Although grammar schools may have promoted social mobility for the middle classes unable to afford the type of fees that schools like Whitgift and Croydon High now charge, Croydon politicians tended to feel that the selection policy would be unpopular with many parents who fear that their children would be excluded from opportunities by the 11-plus.
Now so many of the borough’s schools have been handed over to academies, local councillors have no role in post-11 education in Croydon, so they can’t call any shots over the management of schools.
The retreat of Croydon as the local education authority in charge of secondary provision in the borough began under the Conservatives’ Andrew Pelling, who as the council’s education chairman sold Selhurst Girls’ school for Simon Cowell’s favourite BRIT School, and then flogged off Sylvan High School to carpet salesman Lord Harris. To think that, 30 years on, Pelling has been recast as a Corbynista Labour councillor who shares a platform with the likes of “Red Ted” Knight.
The assault on local education authorities begun by Ken Baker when he was the Tory education secretary continued when Tony Bliar was Prime Minister. And so we have reached a point where the 11-plus policy is being set by schools such as Riddlesdown, as self-managing academies are allowed to decide how they select their intake.
Riddlesdown states that its first selection priority is entry for looked-after children. It then selects up to 15 per cent of children based on yesterday’s exams, from outside the normal geographical and sibling rules.
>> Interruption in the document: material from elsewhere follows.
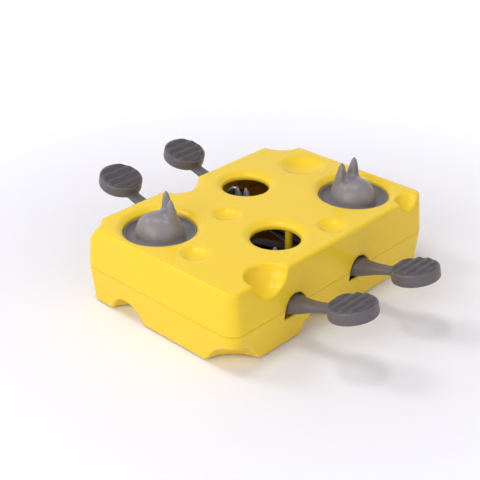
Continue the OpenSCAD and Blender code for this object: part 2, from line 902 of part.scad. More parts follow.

Riddlesdown School: a state school, with a pretentious “collegiate” title and a selection policy of its own devising
Given the attractions of Sutton’s grammars and Croydon’s private schools, it is a competition for the best pupils that has seen Riddlesdown pursue this approach, and something which will surely drive other academised schools to similar methods.
And so the ethos of comprehensive education introduced by the Tories in the 1970s melts away under a policy more right-wing than anything ever devised by Thatcher or Sir Keith Joseph.